I ask this question because I have been having dreams with a certain recurring theme, on and off for a while now. It pops in every once in a few weeks.It is a nice, fanciful dream, that COULD happen, but most likely will not. As in, I MAY be able to make it happen if I wanted it bad enough, but the possible repercussions involved as well as the initial effort expended to achieve it...I don't know. It's fantastic if it were to come true. But I know it won't happen. Yes, I'm being deliberately vague. Shut it.

What I'm wondering here is, in my heart of hearts, do I wish it would come true, or is just another patched-together play my gambolling subconscious puts on to entertain itself? Are such dreams really wishes of the sleeping heart?

The argument for pessimism. Or not.

Sometimes you wake up and all you want to do is grunt, roll over and go right back to sleep. Sometimes you're stuck in a jam, but don't take the right lane which seems clear at the moment because with your luck it will probably stop moving 5 seconds after you switch lanes. Sometimes you eschew a new way of working that is potentially better for the tried-but-not-so-true method since the new way will probably backfire anyway, with worse results. Sometimes you see an opening in a chess game that may give you a significant advantage if you take it, but refuse to do so in case the opponent knows something that you don't. And sometimes you don't make the effort to talk to that cute girl reading a book you've read before (and liked very much) in the cafe because she'll probably ignore you or think you're a loony for being so uncouth and brazen.

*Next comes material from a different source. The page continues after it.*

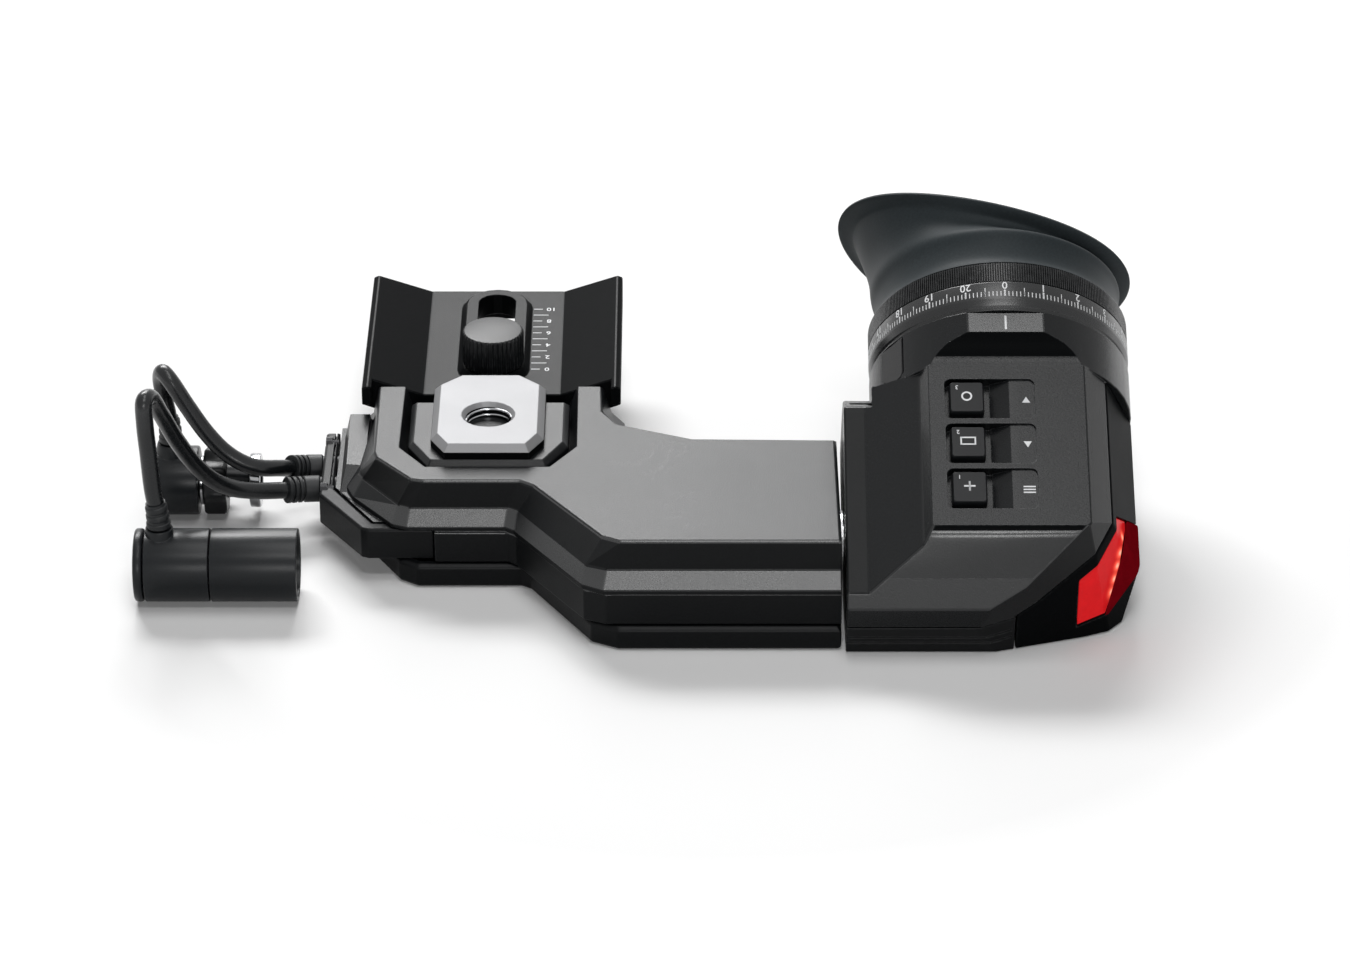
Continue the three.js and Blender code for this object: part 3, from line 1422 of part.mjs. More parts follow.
function headUpperShell() {
  const neckEnd = [-headRear - neckChamfer, neckLevel];
  const bevel = prismX([
    [neckEnd[0] - overrun, neckEnd[1] + overrun], [overrun, neckEnd[1] + overrun],
    [overrun, neckEnd[1] - neckChamfer - overrun],
    [-headRear + overrun, neckEnd[1] - neckChamfer - overrun],
  ], neckLeft - overrun, -ringRadius);
  let shell = headBlock(0).trimByPlane([0, 0, 1], splitLevel + seam).subtract(bevel);
  shell = shell.subtract(chamber()).subtract(coverRegion(seam));
  shell = shell.add(collar().subtract(chamber())).subtract(scoop()).subtract(throat());
  padPlaces().forEach((y) => {
    const hole = rod(keyStemRadius + keyStemGap, 0, plateLevel);
    shell = shell.subtract(padCut(y)).subtract(turnedZ(hole, keyX, y, smallSides));
  });
  return shell.subtract(windowPlate(seam));
}

function rimGrooves() {
  let cuts = null;
  for (let i = 0; i < 2; i += 1) {
    const z = rimGrooveStart - i * rimGroovePitch;
    const slab = box(neckLeft - overrun, sideCoverFrontX - overrun, -rimFront - overrun,
      -plateFront, z - rimGrooveWidth / 2, z + rimGrooveWidth / 2);
    cuts = cuts ? cuts.add(slab) : slab;
  }
  return cuts.subtract(headBlock(rimGrooveDepth));
}

function headLowerShell() {
  const pivot = pivotInHead();
  let shell = headBlock(0).trimByPlane([0, 0, -1], -(splitLevel - seam));
  const outside = shell;
  shell = shell.subtract(chamber());
  const postTop = mainBoardLevel - clearance;
  [mainBoardRear + boardPostMargin, mainBoardFront - boardPostMargin].forEach((y) => {
    const post = rod(boardPostRadius, bellyLevel, postTop);
    shell = shell.add(turnedZ(post, -boardPostX, -y, smallSides).intersect(outside));
  });
  headScrews().forEach(([x, y]) => {
    const foot = bellyLevel;
    const boss = rod(screwPostRadius, foot + seam, foot + headWall + screwPostHeight);
    const head = rod(screwHeadRadius + seam, foot - overrun, foot + screwHeadHeight + seam);
    const hole = rod(screwShankRadius + seam, foot, foot + headWall + screwPostHeight + overrun);
    shell = shell.add(turnedZ(boss, x, y, smallSides))
      .subtract(turnedZ(head, x, y, smallSides)).subtract(turnedZ(hole, x, y, smallSides));
  });
  const shaft = turnedX(rod(shaftRadius + clearance, neckLeft - overrun, neckLeft + headWall + overrun),
    pivot.y, pivot.z);
  return shell.subtract(shaft).subtract(coverRegion(seam)).subtract(collarRoom())
    .subtract(rimGrooves());
}

function headSideCover() {
  return headBlock(0).subtract(headBlock(headWall)).intersect(coverRegion(-seam))
    .subtract(tallyRegion(seam)).subtract(collarRoom());
}

function tallyLens() {
  return headBlock(-tallyBulge).subtract(headBlock(tallyThickness))
    .intersect(tallyRegion(-seam)).intersect(lensSide(-seam));
}

function tallyWindow() {
  return headBlock(tallyWindowInset).subtract(headBlock(tallyThickness))
    .intersect(tallyRegion(-seam)).subtract(lensSide(seam));
}

function tallyBoard() {
  const half = tallyBoardLength / 2;
  let board = box(-boardThickness, 0, -half, half, -tallyBoardLow, tallyBoardHigh);
  for (let i = 0; i < ledCount; i += 1) {
    const y = (i - (ledCount - 1) / 2) * (tallyBoardLength / ledCount);
    board = board.add(turnedX(rod(ledRadius, -seam, ledRadius), y, 0, boreSides));
  }
  return board.rotate([0, 0, tallyBoardTurn]).translate(headPoint(tallyBoardShares));
}

add('head_upper_shell', headUpperShell(), paint(charcoal, 0.6), headGroup);
add('head_lower_shell', headLowerShell(), paint('#26282a', 0.5), headGroup);
add('head_side_cover', headSideCover(), paint('#242628', 0.55), headGroup);
add('tally_lens', tallyLens(), paint('#8e0f14', 0.25), headGroup);
add('tally_window', tallyWindow(), paint('#e0201c', 0.2), headGroup);
add('tally_board', tallyBoard(), paint(boardGreen, 0.5), headGroup);
add('sensor_window', windowPlate(0), paint('#17191c', 0.15), headGroup);
headScrews().forEach(([x, y], i) => {
  add(`head_screw_${i + 1}`, screwUp(x, y, bellyLevel + seam), paint('#1b1c1e', 0.4, 0.8), headGroup);
});

// Keys and the boards under them
function keyCap(y) {
  const low = keyFloor() + keyLift;
  const top = plateLevel + keyRise;
  const outline = roundedBox(keyX, y, keyWidth, keyDepth, keyBevel, 2);
  const stem = rod(keyStemRadius, low - keyStemLength, low + seam);
  return stack([[outline, low], [outline, top - keyBevel], [inset(outline, keyBevel / 2), top]])
    .add(turnedZ(stem, keyX, y, stemSides));
}

function keyBoardTop() {
  return keyFloor() + keyLift - keyStemLength - domeGap - domeHeight;
}

function keyBoard() {
  const top = keyBoardTop();
  const places = padPlaces();
  const [front, rear] = [places[0], places[keyCount - 1]];
  let board = box(keyX - keyWidth / 2, keyX + keyWidth / 2, front - keyPitch / 2,
    rear + keyPitch / 2, top - boardThickness, top);
  places.forEach((y) => {
    board = board.add(turnedZ(rod(domeRadius, top - seam, top + domeHeight), keyX, y, stemSides));
  });
  const ceiling = plateLevel - pocketDepth - ceilingWall - clearance;
  [front + keyPitch / 2, rear - keyPitch / 2].forEach((y) => {
    board = board.add(turnedZ(rod(keyStemRadius, top - seam, ceiling), keyX, y, boreSides));
  });
  return board;
}

function mainBoard() {
  const low = mainBoardLevel;
  const board = box(-mainBoardLeft, -mainBoardRight, -mainBoardFront, -mainBoardRear,
    low, low + boardThickness);
  const x = -(mainBoardLeft + mainBoardRight) / 2;
  const y = -(mainBoardFront + mainBoardRear) / 2;
  const chip = box(x - chipSize / 2, x + chipSize / 2, y - chipSize / 2, y + chipSize / 2,
    low + boardThickness - seam, low + boardThickness + chipHeight);
  return board.add(chip);
}

padPlaces().forEach((y, i) => {
  add(`key_${i + 1}`, keyCap(y), paint('#3a3e41', 0.5), headGroup);
});
add('key_board', keyBoard(), paint(boardGreen, 0.5), headGroup);
add('main_board', mainBoard(), paint(boardGreen, 0.5), headGroup);

// Display and lens stack
function displayFrame() {
  const rear = -displayY + displayFrameThickness;
  const front = -displayY - displayThickness - clearance * 2;
  const halfX = displayWidth / 2;
  const halfZ = displayHeight / 2;
  const low = bellyLevel + headWall + clearance;
  const frame = box(-halfX - displayFrameMargin, halfX + displayFrameMargin, front, rear,
    low, halfZ + displayFrameMargin);
  const pocket = box(-halfX - clearance, halfX + clearance, front - overrun, -displayY,
    -halfZ - clearance, halfZ + clearance);
  const light = box(-halfX + displayLip, halfX - displayLip, -displayY - overrun, rear + overrun,
    -halfZ + displayLip, halfZ - displayLip);
  return frame.subtract(pocket).subtract(light);
}

function displayPanel() {
  const rear = -displayY - clearance;
  return box(-displayWidth / 2, displayWidth / 2, rear - displayThickness, rear,
    -displayHeight / 2, displayHeight / 2);
}

function lens(front, thickness, bulge) {
  const profile = [];
  for (let i = 0; i <= lensSteps; i += 1) {
    const share = i / lensSteps;
    profile.push([lensRadius * share, front - bulge * (1 - share * share)]);
  }
  for (let i = lensSteps; i >= 0; i -= 1) {
    const share = i / lensSteps;
    profile.push([lensRadius * share, front + thickness + bulge * (1 - share * share)]);
  }
  return round(profile, roundSides);
}

function lensPlaces() {
  const field = -cellFront + cellLip + clearance;
  const mid = field + fieldLensThickness + fieldLensBulge + midLensBulge + lensSpace;
  const eye = mid + midLensThickness + midLensBulge + eyeLensBulge + lensSpace;
  return { field, mid, eye };
}

function lensCell() {
  const front = -cellFront;
  const lip = front + cellLip;
  return round([[cellBore - cellLip, front], [cellRadius, front], [cellRadius, cellRear],
    [cellBore, cellRear], [cellBore, lip], [cellBore - cellLip, lip], [cellBore - cellLip, front]],
  roundSides + smallSides);
}

function retainer() {
  const swell = eyeLensBulge * (1 - (retainerBore / lensRadius) ** 2);
  const from = lensPlaces().eye + eyeLensThickness + swell + clearance;
  return round(pipe(retainerBore, cellBore - clearance, from, from + retainerLength), roundSides);
}

function lensSleeve() {
  return round(pipe(sleeveBore, sleeveRadius, -sleeveFront + seam, sleeveRear));
}

function focusRing() {
  const inner = sleeveRadius + clearance;
  const knurlFrom = dialLength + knurlGroove;
  const knurlTo = ringLength - knurlGroove;
  const root = ringRadius - knurlDepth;
  const core = round([[inner, 0], [ringRadius - ringBevelDepth, 0], [ringRadius, ringBevel],
    [ringRadius, dialLength], [root, dialLength], [root, ringLength - knurlGroove],
    [root - knurlGroove, ringLength], [inner, ringLength], [inner, 0]]);
  const outline = lobed(ringRadius, knurlDepth + knurlOverlap, knurlCount, knurlSteps);
  const knurl = prismY(outline, knurlFrom, knurlTo)
    .subtract(round(rod(inner + overrun, 0, ringLength)));
  return core.add(knurl);
}

function eyecupRing() {
  return round(pipe(sleeveRadius + clearance, eyeRingRadius, ringLength + clearance, eyeRingRear));
}

function cupRing([wide, tall, shift, rise, tilt, dip]) {
  const points = [];
  for (let i = 0; i < cupSides; i += 1) {
    const turn = 2 * Math.PI * i / cupSides;
    const height = rise - tilt * Math.cos(turn) - dip * Math.sin(turn) ** 2;
    points.push(new THREE.Vector3(
      cupLobeX * shift + cupRadius * wide * Math.cos(turn),
      cupBase + cupReach * height,
      cupRadius * tall * Math.sin(turn),
    ));
  }
  return points;
}

function eyecup() {
  return skin([...cupOuterShares, ...cupInnerShares].map(cupRing), true);
}

const glass = paint('#20262e', 0.05);
add('display_frame', displayFrame(), paint('#1b1c1e', 0.6), headGroup);
add('display_panel', displayPanel(), paint('#0c0e12', 0.15), headGroup);
add('lens_sleeve', lensSleeve(), paint('#1c1d1f', 0.45, 0.6), headGroup);
add('focus_ring', focusRing(), paint('#232527', 0.45, 0.4), headGroup);
add('lens_cell', lensCell(), paint('#141516', 0.55), headGroup);
add('field_lens', lens(lensPlaces().field, fieldLensThickness, fieldLensBulge), glass, headGroup);
add('middle_lens', lens(lensPlaces().mid, midLensThickness, midLensBulge), glass, headGroup);
add('eye_lens', lens(lensPlaces().eye, eyeLensThickness, eyeLensBulge), glass, headGroup);
add('lens_retainer', retainer(), paint('#141516', 0.5), headGroup);
add('eyecup_ring', eyecupRing(), paint('#1b1c1e', 0.5), headGroup);
add('eyecup', eyecup(), paint(rubberGrey, 0.85), headGroup);

// The group's origin is the middle of the viewfinder's foot, its cables left out
const hanging = ['power_cable', 'video_cable', 'xlr_', 'bnc_'];
const reach = new THREE.Box3();
viewfinder.updateMatrixWorld(true);
viewfinder.traverse((node) => {
  if (node.isMesh && !hanging.some((start) => node.name.startsWith(start))) {
    reach.expandByObject(node, true);
  }
});
const foot = reach.getCenter(new THREE.Vector3());
foot.z = reach.min.z;
viewfinder.children.forEach((group) => group.position.sub(foot));

export default viewfinder;
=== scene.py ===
# %% [markdown]
# # Electronic viewfinder on its mounting arm
#
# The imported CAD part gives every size, place and moving body. This lesson dresses it: softer
# edges, real knurls and dials, a rubber eyecup, two cables, and a finish for each material.
# The first cell loads the part as a fixed frame.

# %% Load the frame
import math

import bmesh
import bpy
from mathutils import Matrix, Vector


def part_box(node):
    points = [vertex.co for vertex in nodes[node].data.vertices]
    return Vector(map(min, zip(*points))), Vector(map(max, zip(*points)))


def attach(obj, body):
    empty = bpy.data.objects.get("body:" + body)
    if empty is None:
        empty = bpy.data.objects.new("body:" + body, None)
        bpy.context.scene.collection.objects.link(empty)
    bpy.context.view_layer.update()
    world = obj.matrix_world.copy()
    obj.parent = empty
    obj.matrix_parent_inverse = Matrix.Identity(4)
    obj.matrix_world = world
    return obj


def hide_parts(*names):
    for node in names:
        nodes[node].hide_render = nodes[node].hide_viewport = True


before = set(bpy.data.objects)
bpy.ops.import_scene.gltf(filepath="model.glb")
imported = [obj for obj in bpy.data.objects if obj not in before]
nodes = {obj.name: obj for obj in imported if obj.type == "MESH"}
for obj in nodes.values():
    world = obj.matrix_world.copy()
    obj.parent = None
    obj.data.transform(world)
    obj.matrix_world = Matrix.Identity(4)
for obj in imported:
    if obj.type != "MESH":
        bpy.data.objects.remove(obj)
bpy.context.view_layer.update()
scene = bpy.context.scene

# %% [markdown]
# ## Two working frames
#
# Shapes are drawn in millimetres, in the frame of the arm or of the tilted head, and then moved
# to the row frame in metres. The arm's frame has X = 0 at the tilt joint. The head's frame has Y
# along the optical axis and starts where the focus ring starts, tilted by 30 degrees.

# %% Working frames
MM = 0.001
JOINT_END = Vector((34.1669, -74.0848, 0))
AXIS_PLACE = Vector((42.5, 68.4, 42.1))
TILT = math.radians(30)
ARM = Matrix.Translation(JOINT_END * MM) @ Matrix.Scale(MM, 4)
HEAD = Matrix.Translation((JOINT_END + AXIS_PLACE) * MM) @ Matrix.Rotation(TILT, 4, "X") @ Matrix.Scale(MM, 4)
block_low, block_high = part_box("mount_block")
print("block centre in the arm's frame, mm", ARM.inverted() @ ((block_low + block_high) / 2))

# %% [markdown]
# ## Camera, floor and light
#
# The photograph looks down at the part by about 29 degrees through a long lens, from 1.4 metres.
# The floor and the world show white to the camera, to mirrors and to glass through the Light
# Path node, while the floor still takes the part's soft shadow. Black paint shows little but the
# lamps it mirrors, so lamps stand where one family of faces reflects them: low behind for the
# level tops, overhead for the tilted head and the arm's ledge, low in front for the head's slope,
# and a small one above it for the slope's crest. The lamp behind is narrow, which leaves the
# bracket's wings dark. Two more stand high behind and cast the soft shadow forward.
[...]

Being cautious, being negative, refusing to take chances....it keeps me safe from disappointment. It places me in familiar territory. It gives me confidence. It protects my pride. It shields me from potentially hazardous results. And it keeps me wondering, "What if I had just..."...

Wednesday, March 12, 2008

Despondency #1

My heart is a lump of coal. It is a cold, black thing; small, ugly and insignificant. At its best, it flares up brightly, vividly, but only once and never again. Only ash marks its passing.